Usually when artists—especially male artists—make a lot of money, they start to get wider and more rotund, their success visibly tipping the scales, and not in their favor where physique is concerned. This never happened to Andy Warhol. Warhol’s secret to staying in shape was easy enough: When you go to a restaurant—and he dined out frequently—never order anything you’re actually interested in eating. Once again you have to keep in mind that while Warhol was forthcoming with reporters and in his writing, he wasn’t always truthfully so. Better to offer an evasively interesting response and tell a good story or come up with a quotable one-liner than to answer a question directly and be completely honest. And yet on the subject of what he identified as his New York Diet in The Philosophy, you can’t help but give him the benefit of the doubt.

… [W]hen I order in a restaurant, I order everything that I don’t want, so I have a lot to play around with while everyone else eats. Then, no matter how chic the restaurant is, I insist that the waiter wrap the entire plate up like a to-go order, and after we leave the restaurant I find a little corner outside in the street to leave the plate in, because there are so many people in New York who live in the streets, with everything they own in shopping bags.

So I lose weight and stay trim, and I think that maybe one of those people will find a Grenouille dinner on the window ledge. But then, you never know, maybe they wouldn’t like what I ordered as much as I didn’t like it, and maybe they’d turn up their noses and look through the garbage for some half-eaten rye bread. You just never know with people. You just never know what they’ll like, what you should do for them.

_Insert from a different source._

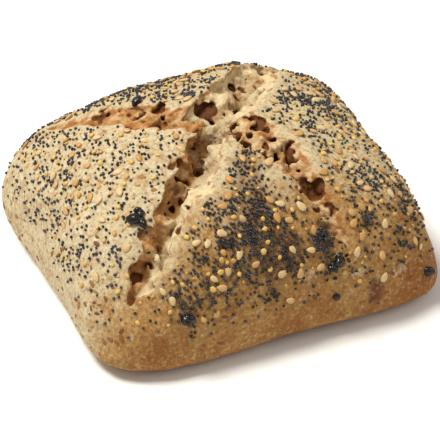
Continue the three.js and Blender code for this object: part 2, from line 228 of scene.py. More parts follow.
def beside(arm, x, y):
    """Where places in plan lie by an arm: the share of the way along it, the distance across it, positive
    on the left, and how far past its start or its end they are."""
    line = route(arm)
    lengths = np.hypot(*np.diff(line, axis=0).T)
    travelled = np.concatenate([[0], np.cumsum(lengths)])
    x, y = np.broadcast_arrays(x, y)
    nearest = np.full(x.shape, np.inf, dtype=np.float32)
    along = np.zeros_like(nearest)
    across = np.zeros_like(nearest)
    for i, length in enumerate(lengths):
        dx, dy = (line[i + 1] - line[i]) / length
        ahead = np.clip((x - line[i][0]) * dx + (y - line[i][1]) * dy, 0, length)
        ex = x - line[i][0] - ahead * dx
        ey = y - line[i][1] - ahead * dy
        distance = np.hypot(ex, ey)
        closer = distance < nearest
        nearest = np.where(closer, distance, nearest)
        along = np.where(closer, (travelled[i] + ahead) / travelled[-1], along)
        across = np.where(closer, np.where(dx * ey - dy * ex >= 0, distance, -distance), across)
    out = (line[0] - line[1]) / lengths[0]
    past_start = (x - line[0][0]) * out[0] + (y - line[0][1]) * out[1] - 1.5
    out = (line[-1] - line[-2]) / lengths[-1]
    past_end = (x - line[-1][0]) * out[0] + (y - line[-1][1]) * out[1] - 0.5
    return along, across, np.maximum(past_start, past_end)


def opening(arm, along, across, past, depth):
    """How far places lie inside an arm's gap, in mm: negative in the dough."""
    closing = np.sqrt(1 - 0.96 * along**4)
    floor = mix(*arm.depth, along) * closing
    down = np.clip(depth / floor, 0.0, 1.2)
    sides = []
    for side, widths, steep in ((1, arm.left, arm.steep[0]), (-1, arm.right, arm.steep[1])):
        width = halfway(widths, along) * closing
        slant = np.sqrt(1 + ((1 - steep) * width / floor) ** 2)
        reach = width * (1 - down ** (1 + 5 * steep)) - side * across
        sides.append(np.where(reach > 0, reach / slant, reach))
    inside = np.minimum(np.minimum(*sides), floor - depth)
    return np.minimum(inside, -past)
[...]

So that’s the Andy Warhol New York City Diet.

Warhol, who wasn’t straight, and never had a life partner, and lived long before gay marriage, somehow felt obliged in The Philosophy to identify a perfect mate, whom he referred to as a wife. As a man who always felt that he was the one who had to be the provider, he wished that the tables were turned. And of course he still wanted to be famous. As he writes:

My ideal wife would have a lot of bacon, bring it all home, and have a TV station besides.